» Adieu Rose! Adieu Camille! Au revoir mes jolies! Claire, Gwendolen, Isadora,Hilda, Nuala, Jelka, Kathleen, Jeanne ou Georgette et toutes les autres, les éphémères, les oubliées, les diablesses, les folles, les mystiques – la liste est longue! Elles ont beau avoir été là, de bon cœur, elles n’ont su qu’habiter un coin de son lit, accroître l’ombre de ses nuits, épaissir sa solitude, Une à une, elles se sont envolées comme des notes. »
Tout est dit.
De toutes ces femmes que le célèbre sculpteur a approchées, convoitées, aimées, pétries,… pétrifiées, Frédéric Ferney trace le portrait. Ce faisant il nous révèle la singulière complexité de la vie affective de ce « queutif » invétéré, prédateur d’une chair qu’il transforme en pierre.
S’il n’épouse Rose Beuret, la compagne de ses jours, qu’à l’extrême fin d’une vie conjugale chahutée, il fera couler beaucoup d’encre et de larmes engrangeant avec la jeune Camille Claudel (1864-1943) une liaison passionnelle mal conclue. A son corps ..défendant, rappelons ce « monstre frais, rafraichissant, tyrannique.. » qu’est la jeune fille de 1882 – elle n’a pas 18 ans – toute imbue d’une assurance, d’une supériorité héritée en droite ligne du clan Claudel. Nous reviendrons sur le sujet.

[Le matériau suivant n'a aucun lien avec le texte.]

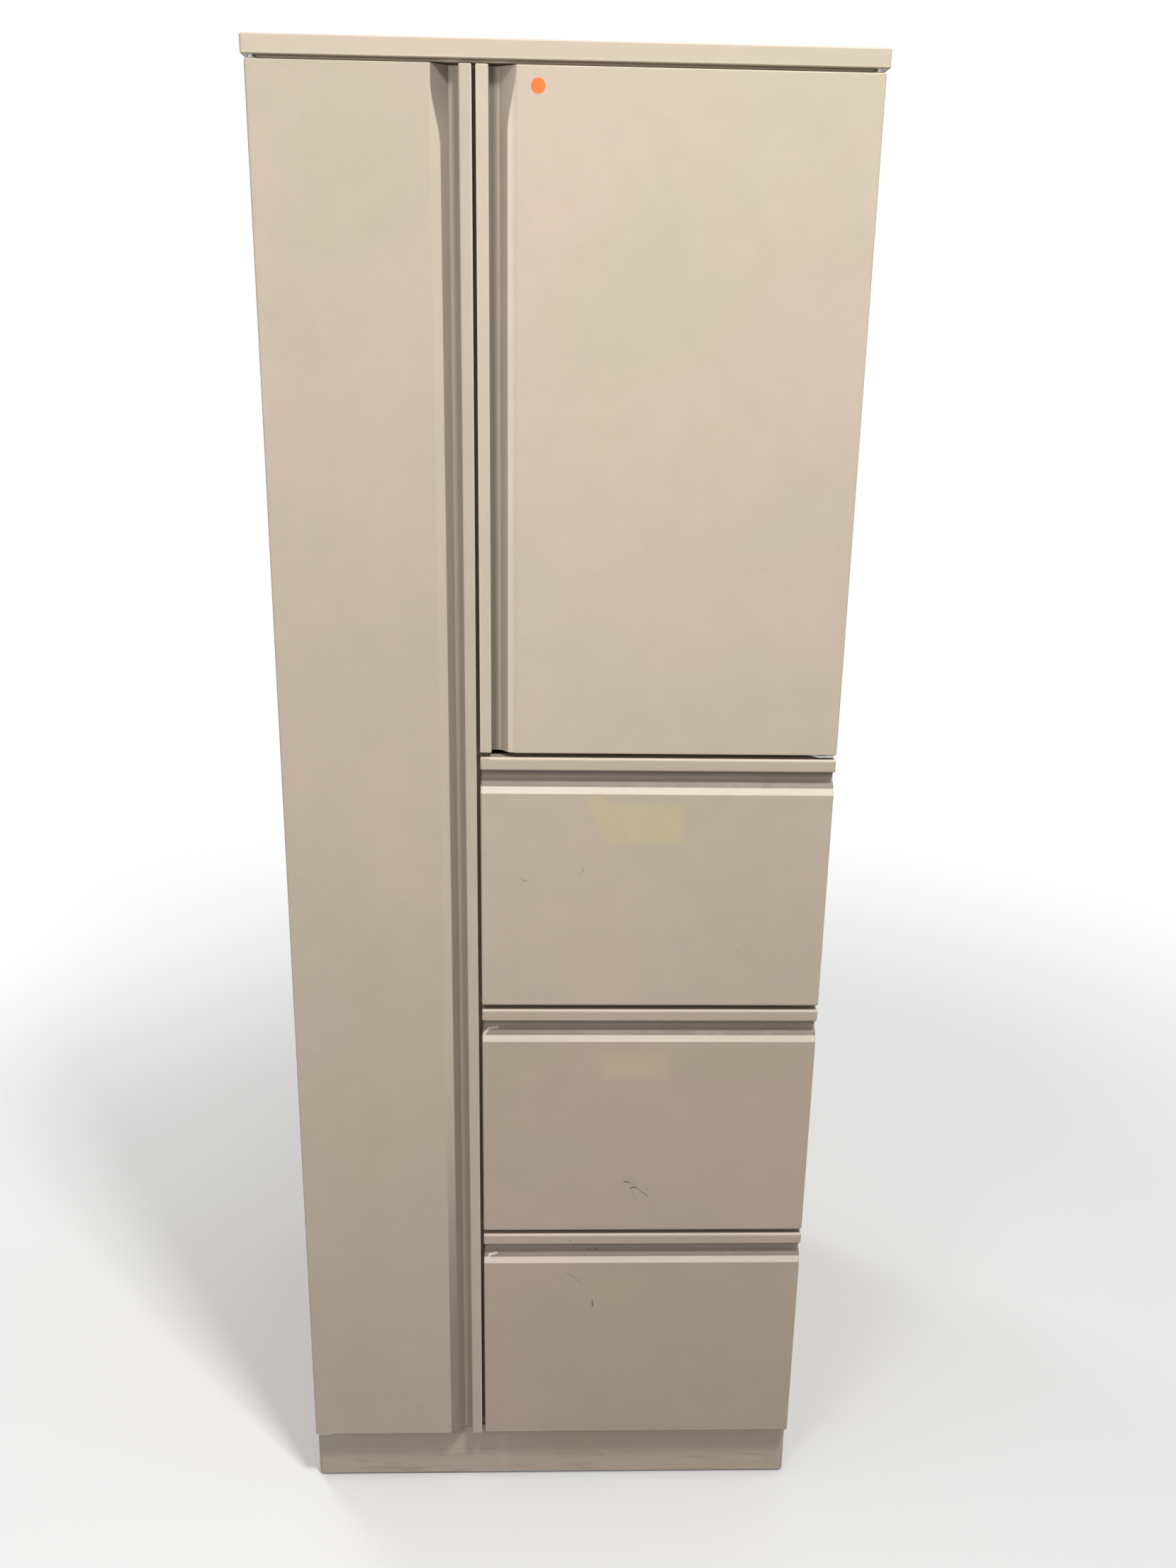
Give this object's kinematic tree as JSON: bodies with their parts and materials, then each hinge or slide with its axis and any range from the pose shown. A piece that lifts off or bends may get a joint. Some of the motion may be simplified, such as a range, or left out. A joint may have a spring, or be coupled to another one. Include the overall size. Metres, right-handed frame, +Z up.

D’une plume raffinée, magique, magistrale, Frédéric Ferney nous enchante, une nouvelle fois, d’un essai fabuleux, richement illustré, menant à riche port son art de l’introspection
Une lecture hautement recommandée
Apolline Elter
Rodin amoureux, Frédéric Ferney, essai illustré, Ed.Rabelais, oct.2016, 150 pp
Billet de ferveur
AE : Vous dévoilez, Frédéric Ferney, en Rodin « affamé de spasmes et de caresses », « un enfant que sa mère n’osait pas toucher » . Voyez-vous en cette frustration de la prime enfance la source – compensatoire – de son art ?
Frédéric Ferney :
Je n’en sais rien du tout!
Dans Rodin amoureux, je me pose une question: par quels détours, par quelle instigation de l’âme et des choses devient-on soi, par exemple Rodin?

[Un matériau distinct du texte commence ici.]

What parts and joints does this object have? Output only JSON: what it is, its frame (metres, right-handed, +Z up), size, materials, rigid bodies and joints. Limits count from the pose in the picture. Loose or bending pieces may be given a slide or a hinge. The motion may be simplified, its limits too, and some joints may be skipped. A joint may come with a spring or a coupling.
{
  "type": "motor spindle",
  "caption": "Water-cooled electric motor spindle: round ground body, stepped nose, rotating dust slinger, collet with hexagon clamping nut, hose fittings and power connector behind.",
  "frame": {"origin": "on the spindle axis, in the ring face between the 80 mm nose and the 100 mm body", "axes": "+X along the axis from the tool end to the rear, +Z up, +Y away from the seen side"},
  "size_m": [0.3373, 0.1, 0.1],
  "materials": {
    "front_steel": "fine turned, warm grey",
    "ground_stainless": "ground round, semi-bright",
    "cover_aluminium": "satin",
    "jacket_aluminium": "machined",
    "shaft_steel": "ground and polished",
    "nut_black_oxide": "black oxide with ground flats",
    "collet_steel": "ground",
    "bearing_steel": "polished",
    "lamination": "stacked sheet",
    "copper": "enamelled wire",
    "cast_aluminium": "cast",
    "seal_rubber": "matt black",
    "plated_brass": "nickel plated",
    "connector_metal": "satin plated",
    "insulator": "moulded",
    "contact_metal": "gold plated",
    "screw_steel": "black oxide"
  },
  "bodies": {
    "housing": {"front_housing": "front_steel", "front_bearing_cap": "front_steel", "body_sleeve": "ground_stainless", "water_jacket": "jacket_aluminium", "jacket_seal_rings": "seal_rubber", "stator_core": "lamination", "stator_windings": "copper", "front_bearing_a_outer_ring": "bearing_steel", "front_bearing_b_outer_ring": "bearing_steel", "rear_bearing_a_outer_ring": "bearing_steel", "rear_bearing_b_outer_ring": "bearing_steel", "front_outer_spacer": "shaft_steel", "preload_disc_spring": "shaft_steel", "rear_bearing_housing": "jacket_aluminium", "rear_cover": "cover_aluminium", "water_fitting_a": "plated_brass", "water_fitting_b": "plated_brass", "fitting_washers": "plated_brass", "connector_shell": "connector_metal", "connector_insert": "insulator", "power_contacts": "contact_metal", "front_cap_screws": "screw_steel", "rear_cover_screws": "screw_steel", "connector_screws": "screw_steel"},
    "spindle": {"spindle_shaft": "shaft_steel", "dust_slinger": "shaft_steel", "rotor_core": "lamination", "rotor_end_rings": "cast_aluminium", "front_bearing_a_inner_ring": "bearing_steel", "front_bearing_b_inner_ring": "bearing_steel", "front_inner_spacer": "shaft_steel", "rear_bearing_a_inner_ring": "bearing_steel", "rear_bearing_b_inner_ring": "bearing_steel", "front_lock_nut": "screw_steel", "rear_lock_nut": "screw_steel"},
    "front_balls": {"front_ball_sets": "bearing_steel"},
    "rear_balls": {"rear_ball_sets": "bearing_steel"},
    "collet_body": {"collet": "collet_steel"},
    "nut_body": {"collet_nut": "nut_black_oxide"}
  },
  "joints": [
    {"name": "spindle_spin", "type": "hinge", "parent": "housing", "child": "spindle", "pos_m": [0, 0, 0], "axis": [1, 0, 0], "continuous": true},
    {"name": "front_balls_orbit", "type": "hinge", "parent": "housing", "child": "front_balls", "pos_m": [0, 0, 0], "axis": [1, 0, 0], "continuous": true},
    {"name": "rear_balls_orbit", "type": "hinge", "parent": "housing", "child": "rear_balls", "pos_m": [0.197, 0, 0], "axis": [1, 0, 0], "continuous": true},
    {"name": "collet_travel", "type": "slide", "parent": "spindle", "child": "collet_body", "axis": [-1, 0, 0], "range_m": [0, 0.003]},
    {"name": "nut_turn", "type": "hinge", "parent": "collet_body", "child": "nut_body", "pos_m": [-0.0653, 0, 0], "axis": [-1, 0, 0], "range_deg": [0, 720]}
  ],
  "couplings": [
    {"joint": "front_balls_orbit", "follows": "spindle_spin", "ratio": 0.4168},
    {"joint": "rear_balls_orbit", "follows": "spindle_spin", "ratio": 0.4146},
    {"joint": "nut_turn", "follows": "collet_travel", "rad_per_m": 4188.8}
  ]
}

J’explore son enfance parce que l’enfance est « la mère des secrets » (Aragon) mais je ne crois pas qu’il y ait, ni là ni ailleurs, un mécanisme secret qui régisse l’existence de Rodin. Je m’attache plutôt dans ce livre à vérifier un pressentiment, à déceler moins des indices que des sensations – Rodin lui-même préférait de loin les sensations aux idées. Ou peut-être des présages, des petits cailloux que je ramasse sur le chemin, comme les pièces manquantes d’un puzzle, forcément inachevé et lacunaire.
Ce n’est ni une biographie – je suis bien trop paresseux! -, ni une étude clinique du cas Rodin.
Il y a dans une vie, à côté de ce qu’on sait (événements, dates) et de ce qu’on voit (les oeuvres), des heures oubliées, des jours que le temps efface et que les biographes ignorent, des zones intouchées, fugitives, où je m’oriente et où Rodin surgit dans sa lumière intime, entre chien et loup.
C’est une vie rêvée.
Je marche à côté de lui, je m’invite dans ses silences, je m’aventure dans ses nuits, et je lui prête ma voix. Je remplis les blancs (ou les trous noirs) de son existence, avec le pinceau le plus fin possible et avec le souci de ce que les peintres italiens appellent: le fa presto. Car je le veux vivant…
Rodin avait des doigts dans les yeux et des yeux au bout des doigts. Quelqu’un peut-il me prouver le contraire?